I can confirm that instance launch waits for nova-compute to download the image locally for basically no reason.

Change 666435 had a related patch set uploaded (by Bstorm; owner: Bstorm):
[operations/puppet@production] openstack-glance: enable copy-on-write inside ceph

https://gerrit.wikimedia.org/r/666435

Mentioned in SAL (#wikimedia-cloud) [2021-02-23T20:36:00Z] <andrewbogott> adding r/o access to the eqiad1-glance-images ceph pool for the client.eqiad1-compute for T275430

Change 666435 merged by Bstorm:
[operations/puppet@production] openstack-glance: enable copy-on-write inside ceph

https://gerrit.wikimedia.org/r/666435

This works now in codfw and should be working in eqiad. Messing with image properties now in codfw.

So far, I've set:

hw_scsi_model=virtio-scsi
hw_disk_bus=scsi

On the buster image in codfw.

That works on new VMs and doesn't seem to have adversely affected existing VMs.

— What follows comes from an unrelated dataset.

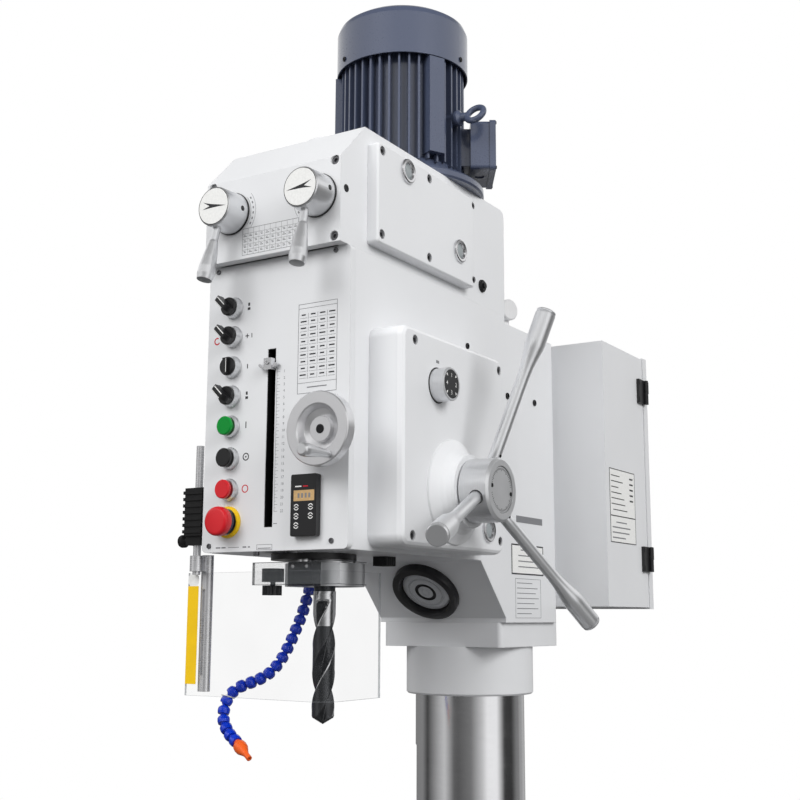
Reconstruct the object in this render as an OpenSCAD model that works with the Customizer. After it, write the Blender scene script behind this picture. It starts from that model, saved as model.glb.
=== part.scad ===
// Gear-head pillar drill. Origin on the column's axis at floor level, +Z up, front towards -Y.
// All sizes are millimetres at the real size.

/* [Column and base] */
// Diameter of the round column
column_d = 200; // [180:5:210]
// Height of the column's top, inside the collar under the head
column_top = 1318; // [1318:1:1318]
// Width of the base casting
base_w = 700; // [600:10:760]
// Length of the base casting, front to back
base_l = 1040; // [1000:10:1100]
// Height of the base casting
base_h = 120; // [100:5:120]
// Distance from the column's axis to the spindle's axis
throat = 467; // [467:1:467]

/* [Head] */
// Width of the head casting
head_w = 260; // [250:2:264]
// Height of the head's underside
head_bottom = 1424; // [1424:1:1424]
// Height of the joint between head and gearbox
head_top = 1872; // [1872:1:1872]
// How far the front panel stands from the column's axis
panel_front = 602.5; // [602.5:0.5:604]
// Width of the front panel
panel_w = 270; // [266:2:274]
// Width of the gearbox housing
gearbox_w = 258; // [252:2:260]
// Height of the gearbox housing
gearbox_h = 199; // [190:1:205]

/* [Spindle and feed] */
// Outer diameter of the quill
quill_d = 96; // [96:1:96]
// Downward travel of the quill
quill_travel = 240; // [200:5:240]
// Module of the quill's rack and the feed pinion
feed_module = 3; // [3:1:3]
// Teeth on the feed pinion
feed_teeth = 20; // [20:1:20]
// Diameter of the twist drill
drill_d = 35; // [20:1:36]
// Length of a feed handle outside its hub
handle_l = 263; // [220:1:280]
// How far the feed handles lean outwards
handle_lean = 15.7; // [10:0.1:18]

/* [Motor] */
// Diameter of the fan cowl
cowl_d = 240; // [230:2:250]
// Diameter of the mounting flange
flange_d = 296; // [280:2:300]
// Number of cooling fins round the motor
fin_count = 40; // [36:2:40]
// Distance from the column's axis to the motor's axis
motor_reach = 245; // [245:1:245]

/* [Cabinet] */
// Width of the electric cabinet
cabinet_w = 444; // [400:2:450]
// Height of the electric cabinet
cabinet_h = 512; // [480:2:520]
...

Ok the other two properties I'm not sure we want to use. They are very good for taking snapshots, specifically:
hw_qemu_guest_agent¶
If true, QEMU guest agent will be exposed to the instance.

os_require_quiesce¶
If true, require quiesce on snapshot via QEMU guest agent.

The guest agent can do some things I also do not like entirely. I am proposing not doing those for now, but I'd like to enable the scsi option on all our images.

Mentioned in SAL (#wikimedia-cloud) [2021-02-23T22:40:26Z] <bstorm> rebuild the canary for 1028 after image changes and all is well T275430

Mentioned in SAL (#wikimedia-cloud) [2021-02-23T22:43:55Z] <bstorm> set --property hw_scsi_model=virtio-scsi and --property hw_disk_bus=scsi on the main buster image in glance on eqiad1 T275430

Mentioned in SAL (#wikimedia-cloud) [2021-02-24T00:17:09Z] <bstorm> set --property hw_scsi_model=virtio-scsi and --property hw_disk_bus=scsi on the main stretch image in glance on eqiad1 T275430

Bstorm claimed this task.

Resolving this because the images won't keep getting added, however, we *might* want to try cleaning them up. I'm not absolutely sure that's safe yet.